Мы припомнили между собою,

старый пепел в сердце шевеля:

штрафники идут в разведку боем —

прямо через минные поля!

Кто-нибудь вернется награжденный,

остальные лягут здесь — тихи,

искупая кровью забубенной

все свои небывшие грехи!

И соображая еле-еле,

я сказала в гневе, во хмелю:

«Как мне наши праведники надоели,

как я наших грешников люблю!»


Это совершенно гениальные стихи, хотя дневниковые и корявые немного, и в общем ни на что не претендующие. Но в них есть вот это чувство все-таки сопричастности, чувство, кстати, очень присущее и Твардовскому, с которым она дружила, они ровесники, он с десятого года. Вот есть это чувство все-таки родства, все-таки сопричастности к народу. Ну правда, тогда еще был тот народ, сопричастностью к которому можно было гордиться. Вырождение шло очень быстро, и она сама тому свидетель, но те настоящие люди, с которыми она бедовала в блокаду, они действительно ее еще окружали.
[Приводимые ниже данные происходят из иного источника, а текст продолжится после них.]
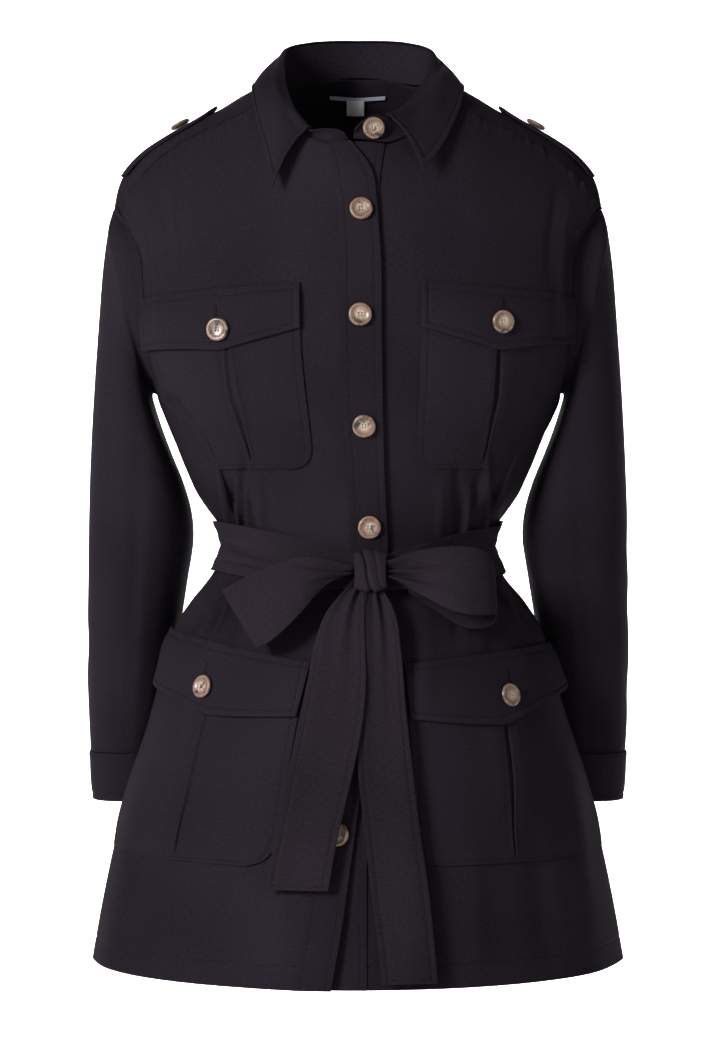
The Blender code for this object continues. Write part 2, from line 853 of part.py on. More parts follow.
def ring(row, side, angles, square):
    """Points of one sleeve ring from its outer point round the front."""
    xo, zo, xi, zi, yc, depth = row
    middle = Vector(((xo + xi) / 2, yc, (zo + zi) / 2))
    half = Vector(((xo - xi) / 2, 0, (zo - zi) / 2))
    points = []
    for alpha in angles:
        c = math.cos(alpha)
        s = math.sin(alpha)
        r = (abs(c) ** square + abs(s) ** square) ** (-1 / square)
        p = middle + half * (c * r) + Vector((0, -depth * s * r, 0))
        p.x *= side
        points.append(p)
    return points


def armhole_ring(side, angles):
    """First ring of a sleeve, just inside the armhole edge."""
    hole = Vector((side * HOLE_X, 0, HOLE_Z))
    points = []
    for alpha in angles:
        p = armhole_point(alpha, side)
        ahead = armhole_point(alpha + 0.02, side) - armhole_point(alpha - 0.02, side)
        across = Vector((side, -0.35 * math.sin(alpha), 0.3 * max(0.0, math.cos(alpha)))).normalized()
        inward = ahead.cross(across).normalized()
        if inward.dot(hole - p) < 0:
            inward.negate()
        points.append(p + inward * 0.8)
    return points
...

Когда Ахматова в стихотворении «Так не зря мы вместе бедовали» говорит: «Вместе с вами я в ногах валялась у кровавой куклы палача», — она преувеличивает свою вину и общность свою с теми, кто валялся в ногах. Она все-таки была совершенно отдельно. И у нее вообще был опыт этой отдельности. А Берггольц наоборот, мне кажется, сумела состояться именно благодаря тому, что всегда ощущала себя одной из многих. У нее не было той гордыни, которая была ахматовской опорой.